One truck carries around 35 t and one train 8 300 t. Richards Bay Coal Terminal is one of the leading coal export terminals in the world, but trucks are taking coal to other ports, including the Port of Maputo in Mozambique.

Grootes: Is it impossible for you to keep up with demand?

Teke: To a greater extent, yes. If you look at the Richards Bay Coal Terminal, the nameplate capacity is 91-million tons. Exports have never reached that capacity level. We’ve done 77-million tons at its highest.

This is all because of lagging rail capacity. Richards Bay Coal Terminal is owned by the private sector and Transnet by the public sector, which across so many fronts is failing dismally.

Why did coal exports fall so dramatically in 2021? In a word, Transnet, is Theobald’s response.

General freight volumes have slumped to their lowest since World War 2, Avery wrote, quoting Stellenbosch logistics and former Transnet insider Jan Havenga.

On balance sheet stress, Avery spoke of revaluations at Transnet getting to the point of being suspicious.

“A Marshall Plan of sorts is needed,” Avery quotes Havenga as advocating.
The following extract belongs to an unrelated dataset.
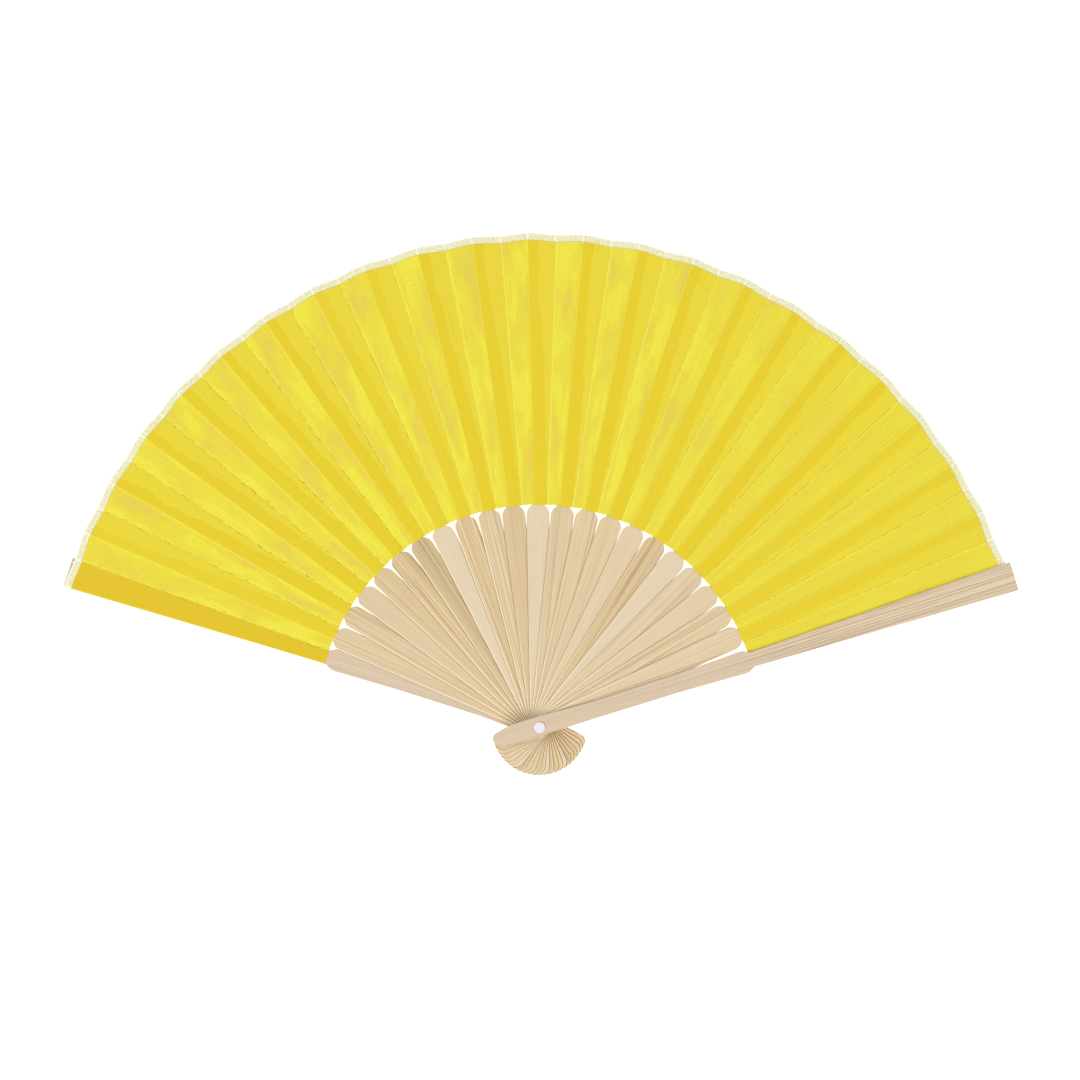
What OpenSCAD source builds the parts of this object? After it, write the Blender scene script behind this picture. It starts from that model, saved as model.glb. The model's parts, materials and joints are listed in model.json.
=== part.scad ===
// Folding hand fan: two guards and a row of ribs on one rivet, with a pleated cloth leaf.
// The open fan lies flat. +Z runs along the rivet, away from the surface the fan lies on.
// The origin is on the rivet's axis, on the underside of its rear cap.
// Sticks are counted from the front guard, 0, to the rear guard, which is the last.
// Each stick lies one step lower than the one before it, as the sticks do on a real rivet.

/* [Spread] */
// Number of ribs between the two guards
rib_count = 21; // [3:1:21]
// Angle between the two guards when the fan is open
open_spread = 144.1; // [60:0.1:150]
// Direction of the front guard from +X when the fan is open
front_angle = 17.7; // [0:0.1:30]
// Angle from a pleat's middle to the rib glued under it
rib_offset = 0.65; // [0:0.05:0.8]

/* [Ribs] */
// Length of a stick behind the pivot
butt_reach = 20.3; // [16:0.1:24]
// Thickness of a rib's bare blade
rib_thickness = 0.6; // [0.4:0.05:1]
// Width of a rib at its butt
rib_butt_width = 8; // [6:0.1:9]
// Width of a rib at the pivot
rib_pivot_width = 7.5; // [6:0.1:9]
// Width of a rib at its shoulder
rib_shoulder_width = 9.7; // [8:0.1:12]
// How far the round end of a rib's shoulder goes under the leaf
shoulder_overlap = 0.7; // [0.3:0.1:4]
// Thickness of the thin slip that carries the leaf
slip_thickness = 0.35; // [0.25:0.05:0.4]
// Width of a slip where it leaves the shoulder
slip_root_width = 2.2; // [1.8:0.1:2.4]
// Width of a slip at its outer end
slip_tip_width = 4.6; // [3:0.1:5]

/* [Guards] */
// Thickness of a guard
guard_thickness = 1.8; // [1.2:0.1:3]
// Radius of the end of a guard's butt
guard_butt_round = 2.85; // [2:0.05:3.3]
// How far a guard's butt lies to one side of the pivot
guard_butt_offset = 0.6; // [0:0.1:1]
// Width of a guard at its waist, just outside the pivot
guard_waist_width = 7; // [6:0.1:8]
// Width of a guard before it widens to its shoulder
guard_middle_width = 7.6; // [6.5:0.1:9]
// Width of a guard at its shoulder
guard_shoulder_width = 9.6; // [9:0.1:12]
// Width of a guard where it comes out of its shoulder
guard_root_width = 6.2; // [5:0.1:8]
// Width of a guard at its square outer end
guard_tip_width = 12.4; // [8:0.1:13]
// Distance from the pivot to a guard's outer end
guard_reach = 209.7; // [205:0.1:220]

/* [Leaf] */
// Radius of the leaf's inner edge, midway
leaf_inner_radius = 93.7; // [93.7:0.1:110]
// Radius of the leaf's outer edge, midway
leaf_outer_radius = 208.2; // [180:0.1:208.8]
// How much further out the leaf sits at the rear guard than at the front one
leaf_drift = 1.6; // [0:0.1:1.6]
// Thickness of the cloth with its glue
leaf_thickness = 0.15; // [0.1:0.01:0.2]
// Width of the tape that binds the outer edge
binding_width = 3.2; // [2:0.1:5]
// Thickness of the tape folded over the edge
binding_thickness = 0.22; // [0.16:0.01:0.25]

/* [Rivet] */
// Diameter of the rivet's heads
rivet_head_diameter = 4.7; // [4.4:0.1:7]
// Thickness of a rivet head
rivet_head_height = 0.8; // [0.6:0.1:1.5]
// Diameter of the rivet's shank
rivet_shank_diameter = 3; // [2:0.1:3.5]

/* [Hidden] */
last_stick = rib_count + 1;
pleat_pitch = open_spread / last_stick;
// Gap between sticks that slide over each other, and round the shank in their holes
stick_gap = 0.05;
hole_clearance = 0.06;
stick_pitch = rib_thickness + stick_gap;
// The tape stands this far out from the cloth on both faces
binding_proud = (binding_thickness - leaf_thickness) / 2;
// A guard is cut back on its inner face where the leaf is glued to it
guard_recess = 0.2;
// A guard's butt narrows to its round end: distance from the pivot, and width
GUARD_BUTT_STATIONS = [
    [guard_butt_round - butt_reach, 2 * guard_butt_round],
    [-15.4, 6.9],
    [-12.8, 7.65],
    [-10, rib_butt_width]
];
// A guard's outline from its waist to its outer part: distance from the pivot, and width
GUARD_STATIONS = [
    [25, guard_waist_width],
    [60, guard_middle_width],
    [90.2, guard_shoulder_width],
    [91.6, guard_shoulder_width - 0.6],
    [93, guard_root_width + 1.1],
    [94.2, guard_root_width]
];
guard_tip_round = 0.5;
// The slip's underside stands this far above the blade's, so that slips don't rub
slip_lift = 0.05;
// The leaf's ends: hidden under the front guard, and over the whole face of the rear one
front_panel_edge = 1.45;
rear_panel_edge = 1.8;
// The full thickness of a stick stops this far short of the leaf
leaf_clearance = 0.15;
// A slip stops this far short of the binding
slip_clearance = 0.1;
// The shank goes this far into the rear cap
cap_socket = 0.5;
rivet_edge_round = 0.25;
smooth = 64;
round_smooth = 200;

// Height of a stick's underside
function stick_z(stick) =
    stick == last_stick ? rivet_head_height
    : rivet_head_height + guard_thickness + stick_gap + (rib_count - stick) * stick_pitch;
// Height of the leaf's underside on a stick
function leaf_z(stick) =
    stick == last_stick ? stick_z(stick) + guard_thickness - guard_recess + binding_proud
    : stick == 0 ? stick_z(0) + guard_recess - leaf_thickness - binding_proud
    : stick_z(stick) + slip_lift + slip_thickness;
// Direction of the middle of a stick's pleat, from +X
function pleat_angle(stick) = front_angle + stick * pleat_pitch;
function leaf_shift(stick) = leaf_drift * (stick / last_stick - 0.5);
function leaf_inner(stick) = leaf_inner_radius + leaf_shift(stick);
function leaf_outer(stick) = leaf_outer_radius + leaf_shift(stick);
function two_digits(number) = str(number < 10 ? "0" : "", number);
function rib_name(stick) = str("rib_", two_digits(stick));
function leaf_name(stick) =
    stick == 0 ? "leaf_front" : stick == last_stick ? "leaf_rear" : str("leaf_", two_digits(stick));

RIBS = [for (stick = [1:rib_count]) rib_name(stick)];
LEAVES = [for (stick = [0:last_stick]) leaf_name(stick)];

// The round butt and the straight sides from it to the pivot, along +X
module butt_outline(pivot_width) {
    butt_radius = rib_butt_width / 2;
    translate([butt_radius - butt_reach, 0]) circle(butt_radius, $fn = smooth);
    polygon([
        [butt_radius - butt_reach, -butt_radius], [0, -pivot_width / 2],
        [0, pivot_width / 2], [butt_radius - butt_reach, butt_radius]
    ]);
}

// A bar along X whose width goes straight from one value to another
module taper(from_x, to_x, from_width, to_width) {
    polygon([
        [from_x, -from_width / 2], [to_x, -to_width / 2],
        [to_x, to_width / 2], [from_x, from_width / 2]
    ]);
}

// Tapers that join all the stations in a list
module taper_chain(stations) {
    for (i = [1:len(stations) - 1])
        taper(stations[i - 1][0], stations[i][0], stations[i - 1][1], stations[i][1]);
}

// A rib with a round shoulder, whose end the leaf covers
module rib_outline(shoulder_x) {
    butt_outline(rib_pivot_width);
    taper(0, shoulder_x, rib_pivot_width, rib_shoulder_width);
    translate([shoulder_x, 0]) circle(rib_shoulder_width / 2, $fn = smooth);
}

// A guard's butt, which lies a little to one side, and its way back to the middle at the waist
module guard_butt() {
    half_width = rib_butt_width / 2;
    low_side = guard_butt_offset - half_width;
    high_side = guard_butt_offset + half_width;
    wide_x = GUARD_BUTT_STATIONS[3][0];
    translate([0, guard_butt_offset]) {
        translate([guard_butt_round - butt_reach, 0]) circle(guard_butt_round, $fn = smooth);
        taper_chain(GUARD_BUTT_STATIONS);
    }
    polygon([
        [wide_x, low_side], [0, low_side],
        [GUARD_STATIONS[0][0], -guard_waist_width / 2], [GUARD_STATIONS[0][0], guard_waist_width / 2],
        [0, high_side], [wide_x, high_side]
    ]);
}

// A guard: its shoulders slant in to a narrower outer part, which widens again to a square end
module guard_outline() {
    corner_x = guard_reach - guard_tip_round;
    corner_y = guard_tip_width / 2 - guard_tip_round;
    guard_butt();
    taper_chain(concat(GUARD_STATIONS, [[corner_x, guard_tip_width]]));
    translate([corner_x, -corner_y]) square([guard_tip_round, 2 * corner_y]);
    for (side = [-1, 1])
        translate([corner_x, side * corner_y]) circle(guard_tip_round, $fn = smooth);
}

// The part of a stick's outline that the leaf doesn't cover
module bare(stick) {
    intersection() {
        children();
        circle(leaf_inner(stick) - leaf_clearance, $fn = round_smooth);
    }
}

// Turns a stick's shape to its place in the open fan
module place(stick, offset_angle) {
    translate([0, 0, stick_z(stick)]) rotate([0, 0, pleat_angle(stick) + offset_angle]) children();
}

module pivot_hole(height) {
    translate([0, 0, -1])
        cylinder(r = rivet_shank_diameter / 2 + hole_clearance, h = height + 2, $fn = smooth);
}

// A guard is thinner where the leaf is glued to it. Its outer part starts at leaf_part_z.
module guard(stick, leaf_part_z) {
    color("tan") place(stick, 0) difference() {
        union() {
            linear_extrude(guard_thickness) bare(stick) guard_outline();
            translate([0, 0, leaf_part_z]) linear_extrude(guard_thickness - guard_recess)
                guard_outline();
        }
        pivot_hole(guard_thickness);
    }
}

module front_guard() {
    guard(0, guard_recess);
}

module rear_guard() {
    guard(last_stick, 0);
}

// A rib's bare blade, and the thin slip under the leaf with the covered end of the shoulder
module rib(stick) {
    shoulder_x = leaf_inner(stick) + shoulder_overlap - rib_shoulder_width / 2;
    slip_reach = leaf_outer(stick) - binding_width - slip_clearance;
    color("wheat") place(stick, rib_offset) difference() {
        union() {
            linear_extrude(rib_thickness) bare(stick) rib_outline(shoulder_x);
            translate([0, 0, slip_lift]) linear_extrude(slip_thickness) {
                rib_outline(shoulder_x);
                taper(shoulder_x, slip_reach, slip_root_width, slip_tip_width);
            }
        }
        pivot_hole(rib_thickness);
    }
}

// A flat part of a ring, between two angles from +X
module ring_sector(inner_radius, outer_radius, from_angle, to_angle) {
    beyond = 2 * outer_radius;
    intersection() {
        difference() {
            circle(outer_radius, $fn = round_smooth);
            circle(inner_radius, $fn = round_smooth);
        }
        polygon([
            [0, 0],
            [beyond, beyond * tan(from_angle)],
            [beyond, beyond * tan(to_angle)]
        ]);
    }
}

// One stick's share of the leaf: its own panel, half of each free panel beside it, and the binding
module leaf(stick) {
    from_angle = stick == 0 ? -front_panel_edge : -pleat_pitch / 2;
    to_angle = stick == last_stick ? rear_panel_edge : pleat_pitch / 2;
    binding_start = leaf_outer(stick) - binding_width;
    translate([0, 0, leaf_z(stick)]) rotate([0, 0, pleat_angle(stick)]) {
        color("gold") linear_extrude(leaf_thickness)
            ring_sector(leaf_inner(stick), binding_start, from_angle, to_angle);
        color("lemonchiffon") translate([0, 0, -binding_proud]) linear_extrude(binding_thickness)
            ring_sector(binding_start, leaf_outer(stick), from_angle, to_angle);
    }
}

// A flat round head with a rounded rim, its flat face down at z = 0
module rivet_head() {
    radius = rivet_head_diameter / 2;
    rotate_extrude($fn = smooth) {
        square([radius - rivet_edge_round, rivet_head_height]);
        square([radius, rivet_head_height - rivet_edge_round]);
        translate([radius - rivet_edge_round, rivet_head_height - rivet_edge_round])
            circle(rivet_edge_round, $fn = smooth);
    }
}

// The front head and the shank that every stick turns on
module rivet_pin() {
    head_z = stick_z(0) + guard_thickness + stick_gap;
    shank_start = rivet_head_height - cap_socket;
    color("white") {
        translate([0, 0, head_z]) rivet_head();
        translate([0, 0, shank_start])
            cylinder(r = rivet_shank_diameter / 2, h = head_z - shank_start, $fn = smooth);
    }
}

// The rear head, which the shank is pressed into
module rivet_cap() {
    color("white") difference() {
        translate([0, 0, rivet_head_height]) mirror([0, 0, 1]) rivet_head();
        translate([0, 0, rivet_head_height - cap_socket])
            cylinder(r = rivet_shank_diameter / 2, h = rivet_head_height, $fn = smooth);
    }
}

front_guard();
rear_guard();
for (stick = [1:rib_count])
    rib(stick);
for (stick = [0:last_stick])
    leaf(stick);
rivet_pin();
rivet_cap();
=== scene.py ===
"""Looks of a folding hand fan: bamboo sticks, a pleated cloth leaf with a bound edge, and a plastic rivet."""

import json
import math

import bpy
import numpy as np
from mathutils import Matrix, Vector


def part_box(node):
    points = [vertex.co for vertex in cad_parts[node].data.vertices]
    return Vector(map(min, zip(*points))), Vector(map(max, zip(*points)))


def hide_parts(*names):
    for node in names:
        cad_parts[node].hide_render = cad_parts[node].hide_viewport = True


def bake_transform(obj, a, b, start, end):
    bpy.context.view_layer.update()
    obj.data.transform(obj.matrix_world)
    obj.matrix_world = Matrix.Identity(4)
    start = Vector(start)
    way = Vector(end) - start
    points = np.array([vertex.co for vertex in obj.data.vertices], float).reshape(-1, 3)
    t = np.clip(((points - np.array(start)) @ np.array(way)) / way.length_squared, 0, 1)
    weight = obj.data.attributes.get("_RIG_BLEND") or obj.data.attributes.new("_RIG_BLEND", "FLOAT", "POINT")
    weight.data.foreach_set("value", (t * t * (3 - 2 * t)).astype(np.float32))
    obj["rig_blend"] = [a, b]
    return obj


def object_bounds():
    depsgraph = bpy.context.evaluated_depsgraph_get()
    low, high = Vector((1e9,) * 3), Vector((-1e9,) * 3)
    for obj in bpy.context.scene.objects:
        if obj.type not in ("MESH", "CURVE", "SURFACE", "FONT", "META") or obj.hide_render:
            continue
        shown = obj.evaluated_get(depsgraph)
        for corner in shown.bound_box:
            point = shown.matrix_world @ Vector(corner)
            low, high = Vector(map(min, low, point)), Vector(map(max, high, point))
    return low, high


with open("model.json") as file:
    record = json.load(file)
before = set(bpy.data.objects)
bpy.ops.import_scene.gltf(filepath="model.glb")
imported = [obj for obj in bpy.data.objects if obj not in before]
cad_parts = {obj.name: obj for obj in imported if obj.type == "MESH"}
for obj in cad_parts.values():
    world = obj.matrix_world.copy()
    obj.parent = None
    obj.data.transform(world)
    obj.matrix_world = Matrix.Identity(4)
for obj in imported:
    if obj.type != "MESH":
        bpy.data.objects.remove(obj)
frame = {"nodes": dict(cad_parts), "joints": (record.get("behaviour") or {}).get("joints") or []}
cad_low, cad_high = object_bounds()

MM = 0.001

# The camera looks straight down on the open fan.
VIEW_WIDTH = 0.4554
LENS_MM, SENSOR_MM = 300, 36
VIEW_CENTRE_X, VIEW_CENTRE_Y = 0.0002, 0.0789

# Each light's name, place, size and power, and the strength of the surroundings and of the floor's own glow
LIGHTS = [
    ("key", (-0.7, -0.9, 1.9), 1.2, 23),
    ("fill", (1.2, 0.9, 1.6), 1.4, 8),
]
SURROUNDINGS = 0.55
FLOOR_GLOW, FLOOR_GREY, FLOOR_HALF_SIZE = 0.85, 0.5, 6.0
# The floor lies this far under the fan
FLOOR_GAP = 0.2 * MM

# One pleat, in degrees from the middle of its glued panel, as in the CAD model
HALF_PANEL = 1.6375
RIB_OFFSET = 0.65
SLIP_EDGES = (0.0, 1.3)
GUARD_EDGES = (1.45, 1.8)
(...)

As noted by Minerals Council South Africa on Friday, Eskom has more stockpiled coal than the required minimum of 20 days' worth. Moreover, Eskom receives contracted and expected deliveries of coal continuously.

Eskom’s problems were cited by the Minerals Council as being ageing coal-fired power stations, frequent breakdowns and poor reliability of certain power stations, with coal shortage not an issue. Recommended is that those calling for coal export curtailment should rather focus on helping Eskom improve power station reliability.

Any calls to disrupt coal exports would, the council warned, result in:

  • disrupted mining operations and potential job losses if the disruptions are protracted;
  • uncertainty among international investors;
  • damage to the perception of South Africa as a reliable source of commodities;
  • legal challenges for coal exporters unable to fulfil contractual obligations; and
  • reduced taxes and royalty revenues flowing to the state

Eskom, in its 2020/21 Integrated Report, indicated that it consumed 105-million tonnes of coal. The utility’s stated intention of decommissioning 24 100 MW of coal-generated electricity beyond 2030 will reduce Eskom’s coal demand to below 50-million tonnes a year. The export market is critical to maintain jobs in coal mining, which employs 91 000 people directly, and thousands more people employed in rail, road and port logistics jobs.